Clinton, Trump push to rebound in Northeast

By Samoa Observer 11 April 2016, 12:00AM

Front-runners Hillary Clinton and Donald Trump pushed for big wins on friendlier terrain in the Northeast Sunday as they tried to build challenge-proof delegate majorities ahead of their nominating conventions against rivals who won't go away.

Both Trump and Clinton campaigned in New York ahead of its April 19 primary which offers a large trove of delegates who will select the parties' nominees at their national conventions in July.

Trump is seeking to rebound in his home state after a decisive loss to his main rival, the ultraconservative Texas Sen. Ted Cruz, last Tuesday in Wisconsin.

The billionaire real estate developer remains well short of the 1,237 delegates he needs to clinch the Republican nomination. His campaign is now focusing on developing a delegate-centered strategy akin to the one that Cruz has pursued for months.

"A more traditional approach is needed and Donald Trump recognizes that," Paul Manafort, Trump's new delegate chief, said Sunday on NBC's "Meet the Press."

Even so, Trump later in the day complained that the system is "corrupt" and "crooked" and said it's unfair that the person who wins the most votes may not be the nominee.

"What they're trying to do is subvert the movement with crooked shenanigans," Trump told a crowd of thousands gathered in a packed airport hangar in Rochester, New York. "We're supposed to be a democracy," he added.

If denied the Republican nomination, he went on to warn, "You're going to have a big problem, folks, because there are people who don't like what's going on."

Clinton, who lost Wyoming Saturday night to Vermont Sen. Bernie Sanders, is trying to maintain her commanding lead among delegates no matter how many states Sanders wins — or how much "momentum" he claims. Key to her drive is a victory in New York, which she represented in the U.S. Senate. Sanders, who was born in Brooklyn, can claim New York as his home state.

After stops in New York City churches, Clinton headed to Baltimore for her first campaign rally in Maryland, where she picked up the endorsement of popular local congressman Elijah Cummings.

Maryland, where Clinton is favored, holds its primary on April 26 along with Pennsylvania, Rhode Island, Delaware and Connecticut.

Clinton's campaign is looking for big wins across the Northeast, in an effort to gain what they've termed an "all but insurmountable" lead in the delegate race.

"I was honored to serve as your senator for eight years. I worked hard with so many leaders," Clinton told parishioners at Greater Allen Cathedral in Jamaica, Queens on Sunday morning. "I'm now running for president to continue the work we've done all those years."

Sanders, behind Clinton by hundreds of delegates, is pointing to statewide wins in seven of the last eight state contests. But his latest victory in Wyoming did nothing to help him in the delegate chase: Both Sanders and Clinton got seven delegates.

On CBS, Sanders noted that the contest has moved from the conservative South — "Not a stronghold for me" — into states like New York, Pennsylvania and California where he expects to do well.
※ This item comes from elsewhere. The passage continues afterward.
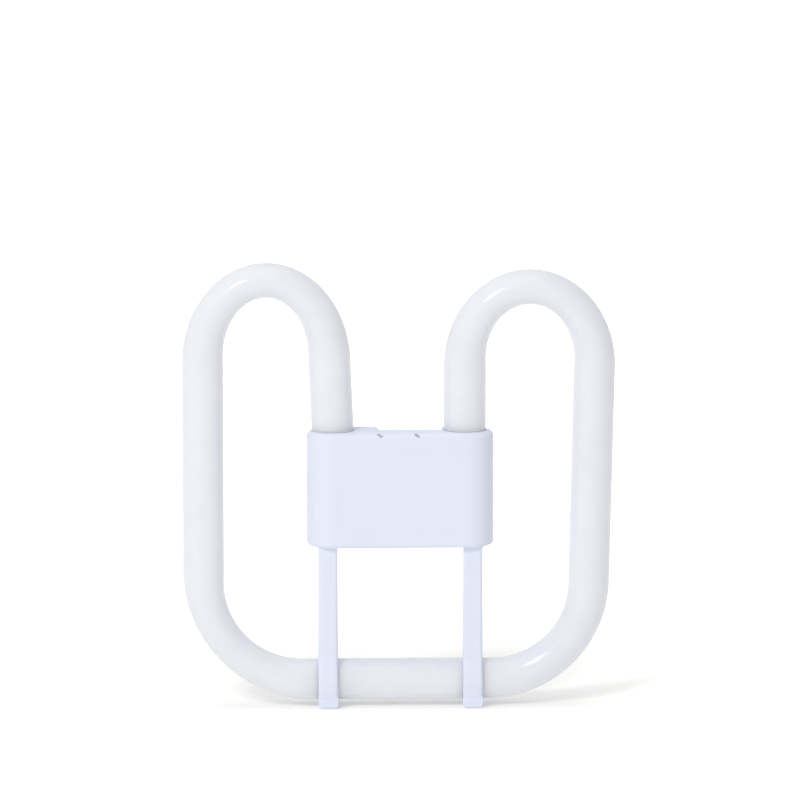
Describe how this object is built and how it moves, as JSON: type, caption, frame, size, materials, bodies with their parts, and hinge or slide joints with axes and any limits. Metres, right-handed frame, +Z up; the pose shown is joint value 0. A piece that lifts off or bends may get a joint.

Clinton has 1,287 delegates based on primaries and caucuses, compared to Sanders' 1,037. When including superdelegates, or party officials who can back any candidate, Clinton has 1,756, or 74 percent of the number needed to clinch the nomination. Sanders has 1,068.

On the Republican side, Trump continued to try to catch up to Cruz's ground operation, which is months ahead and trying to eat into Trump's home state support in conservative pockets of New York. Manafort said the Cruz campaign was using a "scorched earth" approach in which "they don't care about the party. If they don't get what they want, they blow it up."

He spoke a day after Cruz completed his sweep of Colorado's 34 delegates by locking up the remaining 13 at the party's state convention in Colorado Springs. He already had collected 21 delegates and visited the state Saturday to try to pad his numbers there.

For Ohio Gov. John Kasich, it's about winning enough delegates to keep all candidates from locking up a majority of delegates, thereby forcing a contested convention. And that means sowing doubts about the effect that a Trump or Cruz nomination would have on the party. He said there's "great concern" not just about how each would represent the Republican Party, but about the prospect of a blowout loss up and down the ticket in November.

"We would lose seats all the way from the statehouse to the courthouse" — meaning races all down the ballot, Kasich told CBS's "Face the Nation."

Trump still has a narrow path to nailing down the Republican nomination by the end of the primaries on June 7, but he has little room for error. He would need to win nearly 60 percent of all the remaining delegates to clinch the nomination before the convention. So far, he's winning about 45 percent.

Following Cruz's sweep of Colorado's remaining delegates on Saturday, the Associated Press delegate count stands at Trump 743, Cruz 545, and Kasich 143. Florida Sen. Marco Rubio, who suspended his campaign, has 171 delegates. To clinch the nomination by the end of the primaries, a candidate needs 1,237 delegates.